A operação começou a partir de uma investigação sobre conexões entre doleiros e políticos. Alberto Youssef, conhecido de outro escândalo, o caso Banestado, foi preso em março de 2014 sob suspeita de intermediar pagamentos de propina entre políticos, empreiteiras e dirigentes da Petrobras. Pouco depois, também foram presos o ex-diretor da estatal Paulo Roberto Costa e outros integrantes do esquema.

Na época da investigação, o Posto da Torre tinha uma lavanderia de roupas, uma casa de câmbio e uma lanchonete. O dono do local, Carlos Habib Chater, foi apontado também como uma das figuras centrais do esquema. É o estabelecimento que dá nome à Operação Lava Jato. O local segue administrado pela família do empresário.

A operação teve, ao todo, 79 fases e durou até 2021. No total, segundo o MPF, foram 163 prisões temporárias, 132 prisões preventivas, 1.450 buscas e apreensões, 211 conduções coercitivas, 35 ações de improbidade administrativa, dois acordos de colaboração homologados no Tribunal Regional Federal da 4ª Região (TRF-4), 138 acordos homologados no STF.

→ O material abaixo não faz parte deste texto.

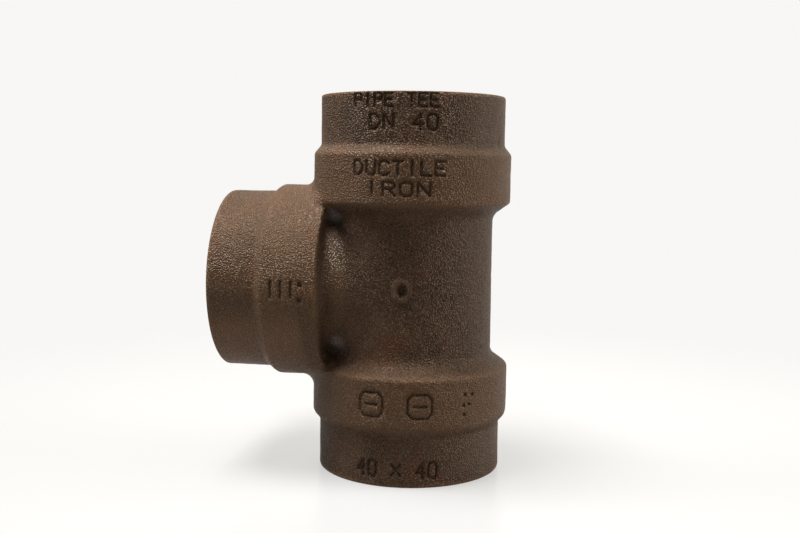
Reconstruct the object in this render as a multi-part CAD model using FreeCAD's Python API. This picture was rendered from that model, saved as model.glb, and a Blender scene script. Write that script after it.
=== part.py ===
import FreeCAD, Part
import math
import os

# A push-on tee for plain-end steel pipe of nominal size DN 40 (1 1/2 in). One ductile iron casting
# has three equal sockets. Each socket holds a ring gasket and a lock bolt that grips the pipe.
#
# Frame, in millimetres: the origin is the centre of the lower socket's mouth. The run stands along +Z,
# the branch points along -X, and the lock bolts stand out along +Y.
#
# Everything in a socket is drawn once, as in the lower socket: the face at z = 0, the axis along +Z
# into the fitting, the lock bolt on the +Y side. It is then turned about the +Y direction through the
# point where the three axes cross.

# Driving dimensions of the fitting
CENTRE_TO_END = 63.5
SOCKET_TURNS = {"run_lower": 0, "run_upper": 180, "branch": 90}

# Outside of the casting; depths run from a socket's face along its axis
RUN_END_RADIUS = 31.2
RUN_COLLAR_RADIUS = 33.6
RUN_BODY_RADIUS = 27.8
RUN_DEPTHS = {"end": 16.4, "collar": 19.7, "collar_back": 35.6, "body": 39.5}
BRANCH_END_RADIUS = 30.8
BRANCH_COLLAR_RADIUS = 33.2
BRANCH_BODY_RADIUS = 27.5
BRANCH_DEPTHS = {"end": 15.9, "collar": 18.9, "collar_back": 37.0, "body": 38.3}
RIM_ROUND = 0.4
STEP_ROUND = 1.0
COLLAR_ROUND = 0.9
BODY_ROUND = 1.0

# Inside of the casting
BORE_RADIUS = 24.5
MOUTH_CHAMFER = 0.8
GROOVE_START = 21.0
GROOVE_END = 31.0
GROOVE_RADIUS = 29.0
STOP_DEPTH = 36.0
RUN_WATERWAY_RADIUS = 21.0
BRANCH_WATERWAY_RADIUS = 20.6

# Bosses for the lock bolts
BOLT_DEPTH = 9.5
BOSS_RADIUS = 8.5
BOSS_FACE = 38.0
BOSS_ROOT = 27.0
BOSS_ROUND = 0.8

# Ring gasket, a C section that opens towards the pipe
GASKET_GAP = 0.05
GASKET_INNER_RADIUS = 24.8
GASKET_CHANNEL_RADIUS = 27.4
GASKET_LIP_GAP = 3.2
GASKET_CHANNEL_WIDTH = 5.6

# Lock bolt, 3/8 in
BOLT_RADIUS = 4.76
BOLT_HOLE_CLEARANCE = 0.05
BOLT_TIP_RADIUS = 3.6
BOLT_TIP_CHAMFER = 1.4
BOLT_TIP_REST = 25.0
BOLT_HEAD_REST_GAP = 5.3
FLANGE_RADIUS = 9.0
FLANGE_EDGE = 1.2
FLANGE_HEIGHT = 2.2
HEX_ACROSS_FLATS = 14.3
HEX_HEIGHT = 6.4
HEX_CORNER_CUT = 1.0

V = FreeCAD.Vector
ORIGIN = V(0, 0, 0)
AXIS_X = V(1, 0, 0)
AXIS_Y = V(0, 1, 0)
AXIS_Z = V(0, 0, 1)
CROSSING = V(0, 0, CENTRE_TO_END)


def rounded_outline(corners):
    """A closed wire in the XZ plane. Each corner is (x, z, radius of the arc that rounds it)."""
    points = [V(x, 0, z) for x, z, _ in corners]
    ends = []
    edges = []
    for i, (_, _, radius) in enumerate(corners):
        here = points[i]
        to_last = (points[i - 1] - here).normalize()
        to_next = (points[(i + 1) % len(points)] - here).normalize()
        if radius == 0:
            ends.append((here, here))
            continue
        half_angle = to_last.getAngle(to_next) / 2
        reach = radius / math.tan(half_angle)
        inwards = (to_last + to_next).normalize()
        middle = here + inwards * (radius / math.sin(half_angle) - radius)
        start = here + to_last * reach
        finish = here + to_next * reach
        ends.append((start, finish))
        edges.append(Part.Arc(start, middle, finish).toShape())
    for i, (_, finish) in enumerate(ends):
        start_of_next = ends[(i + 1) % len(ends)][0]
        edges.append(Part.LineSegment(finish, start_of_next).toShape())
    return Part.Wire(Part.__sortEdges__(edges))


def turned(corners):
    """The solid that an outline of (radius, z, rounding) corners sweeps around the Z axis."""
    return Part.Face(rounded_outline(corners)).revolve(ORIGIN, AXIS_Z, 360)


def at_socket(shape, turn):
    """A copy of a shape drawn in the lower socket, turned to another socket."""
    copy = shape.copy()
    copy.rotate(CROSSING, AXIS_Y, turn)
    return copy


def arm_outside(end_radius, collar_radius, body_radius, depths):
    """One arm of the tee without its hollow, from the socket's face to where the axes cross."""
    return turned([
        (0, 0, 0),
        (end_radius, 0, RIM_ROUND),
        (end_radius, depths["end"], STEP_ROUND),
        (collar_radius, depths["collar"], COLLAR_ROUND),
        (collar_radius, depths["collar_back"], COLLAR_ROUND),
        (body_radius, depths["body"], BODY_ROUND),
        (body_radius, CENTRE_TO_END, 0),
        (0, CENTRE_TO_END, 0),
    ])


def socket_hollow():
    """The room inside a socket: chamfered mouth, bore, gasket groove and pipe stop."""
    mouth_radius = BORE_RADIUS + MOUTH_CHAMFER
    bore = turned([
        (0, -1, 0),
        (mouth_radius + 1, -1, 0),
        (BORE_RADIUS, MOUTH_CHAMFER, 0),
        (BORE_RADIUS, STOP_DEPTH, 0),
        (0, STOP_DEPTH, 0),
    ])
    groove = Part.makeCylinder(GROOVE_RADIUS, GROOVE_END - GROOVE_START, V(0, 0, GROOVE_START))
    return bore.fuse(groove)


def waterway(radius):
    """The passage behind a socket's pipe stop, up to where the axes cross."""
    start = STOP_DEPTH - 1
    return Part.makeCylinder(radius, CENTRE_TO_END - start, V(0, 0, start))


def bolt_boss():
    """The round boss that a lock bolt is screwed through, with a softened outer edge."""
    boss = Part.makeCylinder(BOSS_RADIUS, BOSS_FACE - BOSS_ROOT, V(0, BOSS_ROOT, BOLT_DEPTH), AXIS_Y)
    outer_edges = [e for e in boss.Edges if e.CenterOfMass.y > BOSS_FACE - 0.01]
    return boss.makeFillet(BOSS_ROUND, outer_edges)


def bolt_hole():
    """The hole through a boss into the bore."""
    radius = BOLT_RADIUS + BOLT_HOLE_CLEARANCE
    return Part.makeCylinder(radius, BOSS_FACE, V(0, 0, BOLT_DEPTH), AXIS_Y)


def tee_body():
    """The casting."""
    run_arm = arm_outside(RUN_END_RADIUS, RUN_COLLAR_RADIUS, RUN_BODY_RADIUS, RUN_DEPTHS)
    branch_arm = arm_outside(BRANCH_END_RADIUS, BRANCH_COLLAR_RADIUS, BRANCH_BODY_RADIUS, BRANCH_DEPTHS)
    arms = {name: branch_arm if name == "branch" else run_arm for name in SOCKET_TURNS}
    outside = [at_socket(arms[name], turn) for name, turn in SOCKET_TURNS.items()]
    outside += [at_socket(bolt_boss(), turn) for turn in SOCKET_TURNS.values()]
    solid = outside[0].multiFuse(outside[1:]).removeSplitter()
    hollows = []
    for name, turn in SOCKET_TURNS.items():
        radius = BRANCH_WATERWAY_RADIUS if name == "branch" else RUN_WATERWAY_RADIUS
        hollows.append(at_socket(socket_hollow(), turn))
        hollows.append(at_socket(waterway(radius), turn))
        hollows.append(at_socket(bolt_hole(), turn))
    return solid.cut(hollows).removeSplitter()


def gasket():
    """The rubber ring in a socket's groove: a C section whose two lips face the pipe."""
    outer_radius = GROOVE_RADIUS - GASKET_GAP
    start = GROOVE_START + GASKET_GAP
    end = GROOVE_END - GASKET_GAP
    middle = (start + end) / 2
    return turned([
        (GASKET_INNER_RADIUS, start, 0),
        (outer_radius, start, 0.5),
        (outer_radius, end, 0.5),
        (GASKET_INNER_RADIUS, end, 0),
        (GASKET_INNER_RADIUS, middle + GASKET_LIP_GAP / 2, 0.4),
        (GASKET_CHANNEL_RADIUS, middle + GASKET_CHANNEL_WIDTH / 2, 0.6),
        (GASKET_CHANNEL_RADIUS, middle - GASKET_CHANNEL_WIDTH / 2, 0.6),
        (GASKET_INNER_RADIUS, middle - GASKET_LIP_GAP / 2, 0.4),
    ])


def lock_bolt():
    """A flanged hexagon bolt with a cup point, drawn along +Z from its tip, then laid along +Y."""
    shank_length = BOSS_FACE + BOLT_HEAD_REST_GAP - BOLT_TIP_REST
    flange_top = shank_length + FLANGE_HEIGHT
    top = flange_top + HEX_HEIGHT
    round_part = turned([
        (0, 1.0, 0),
        (BOLT_TIP_RADIUS, 0, 0),
        (BOLT_RADIUS, BOLT_TIP_CHAMFER, 0),
        (BOLT_RADIUS, shank_length, 0),
        (FLANGE_RADIUS, shank_length, 0),
        (FLANGE_RADIUS, shank_length + FLANGE_EDGE, 0),
        (HEX_ACROSS_FLATS / 2, flange_top, 0),
        (0, flange_top, 0),
    ])
    corner_radius = HEX_ACROSS_FLATS / math.sqrt(3)
    corners = [
        V(corner_radius * math.cos(math.radians(60 * i)), corner_radius * math.sin(math.radians(60 * i)), 0)
        for i in range(7)
    ]
    prism = Part.Face(Part.makePolygon(corners)).extrude(V(0, 0, top - shank_length - FLANGE_EDGE))
    prism.translate(V(0, 0, shank_length + FLANGE_EDGE))
    corner_cutter = turned([
        (0, shank_length, 0),
        (corner_radius + 1, shank_length, 0),
        (corner_radius + 1, top - HEX_CORNER_CUT, 0),
        (HEX_ACROSS_FLATS / 2 - HEX_CORNER_CUT, top, 0),
        (0, top, 0),
    ])
    bolt = round_part.fuse(prism.common(corner_cutter)).removeSplitter()
    bolt.rotate(ORIGIN, AXIS_X, -90)
    bolt.translate(V(0, BOLT_TIP_REST, BOLT_DEPTH))
    return bolt


def write_part(name, shape):
    """Save one closed solid as parts/NAME.step."""
    solid = shape.Solids[0]
    if len(shape.Solids) != 1 or not solid.isValid():
        raise ValueError(f"{name} is not one valid solid")
    solid.exportStep(f"parts/{name}.step")
    print(f"{name}: {solid.Volume / 1000:.1f} cm3")


os.makedirs("parts", exist_ok=True)
write_part("tee_body", tee_body())
for name, turn in SOCKET_TURNS.items():
    write_part(f"gasket_{name}", at_socket(gasket(), turn))
    write_part(f"lock_bolt_{name}", at_socket(lock_bolt(), turn))
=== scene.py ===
import math

import bmesh
import bpy
import numpy as np
from mathutils import Euler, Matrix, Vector


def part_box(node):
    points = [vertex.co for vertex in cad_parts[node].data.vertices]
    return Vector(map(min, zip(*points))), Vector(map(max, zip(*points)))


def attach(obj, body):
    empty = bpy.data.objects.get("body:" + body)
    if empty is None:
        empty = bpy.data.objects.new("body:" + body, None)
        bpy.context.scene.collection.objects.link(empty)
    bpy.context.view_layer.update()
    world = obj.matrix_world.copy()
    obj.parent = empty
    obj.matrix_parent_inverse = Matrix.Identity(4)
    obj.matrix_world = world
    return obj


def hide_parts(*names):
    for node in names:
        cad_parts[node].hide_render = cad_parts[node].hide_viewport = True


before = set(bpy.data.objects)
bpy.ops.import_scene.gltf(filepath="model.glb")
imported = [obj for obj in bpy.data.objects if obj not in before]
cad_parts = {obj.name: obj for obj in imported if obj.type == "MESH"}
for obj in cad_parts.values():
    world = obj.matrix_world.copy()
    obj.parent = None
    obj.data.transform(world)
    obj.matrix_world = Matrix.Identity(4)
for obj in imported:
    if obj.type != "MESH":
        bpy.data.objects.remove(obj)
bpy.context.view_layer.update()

# A push-on tee for DN 40 pipe: a sand-cast iron body, three rubber ring gaskets and three lock bolts.
# Blender works in metres. The shape of the casting is worked out in millimetres, as a distance to its
# surface, and is scaled by MM when it becomes a mesh.
MM = 0.001

# ---------------------------------------------------------------- sizes, from the frame where it has them
body_low, body_high = (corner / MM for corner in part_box("tee_body"))
CENTRE_TO_END = -body_low.x
CROSSING_Z = body_high.z / 2
BOSS_FACE = body_high.y
RUN_COLLAR_RADIUS = body_high.x
RUN_END_RADIUS = 31.2
RUN_BODY_RADIUS = 27.8
BRANCH_COLLAR_RADIUS = 33.2
BRANCH_END_RADIUS = 30.8
BRANCH_BODY_RADIUS = 27.5
BORE_RADIUS = 24.5
MOUTH_CHAMFER = 0.9
GROOVE_RADIUS = 29.0
STOP_DEPTH = 36.0
WATERWAY_RADIUS = 21.0

# Depths from a socket's face: (front foot, front edge, back edge, back foot) of the collar
RUN_COLLAR = (16.6, 19.4, 35.6, 39.8)
BRANCH_COLLAR = (16.0, 18.7, 37.1, 38.2)

# Rounding of the casting's corners
RIM_ROUND = 0.5
EDGE_ROUND = 0.5
FRONT_FOOT_ROUND = 0.45
BACK_FOOT_ROUND = 1.6
JUNCTION_ROUND = 3.8
RECESS_ROUND = 2.6
FLUSH_ROUND = 0.5
BOSS_BASE_ROUND = 2.2

# The recess between the branch's collar and a run collar: where its corner is, and how much fills it.
RECESS_X = -(CENTRE_TO_END - BRANCH_COLLAR[3])
RECESS_UP = CENTRE_TO_END - RUN_COLLAR[3]
RECESS_FILL = 0.8
FILL_INSET = 0.3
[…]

A Lava Jato gerou 553 denunciados, 723 pedidos de cooperação internacional, R$ 4,3 bilhões devolvidos aos cofres públicos, R$ 2,1 bilhões previstos em multas compensatórias decorrentes de acordos de colaboração, R$ 12,7 bilhões em multas compensatórias de acordos de leniência, R$ 14,7 bilhões previstos para serem recuperados e R$ 111,5 milhões em renúncias voluntárias de réus.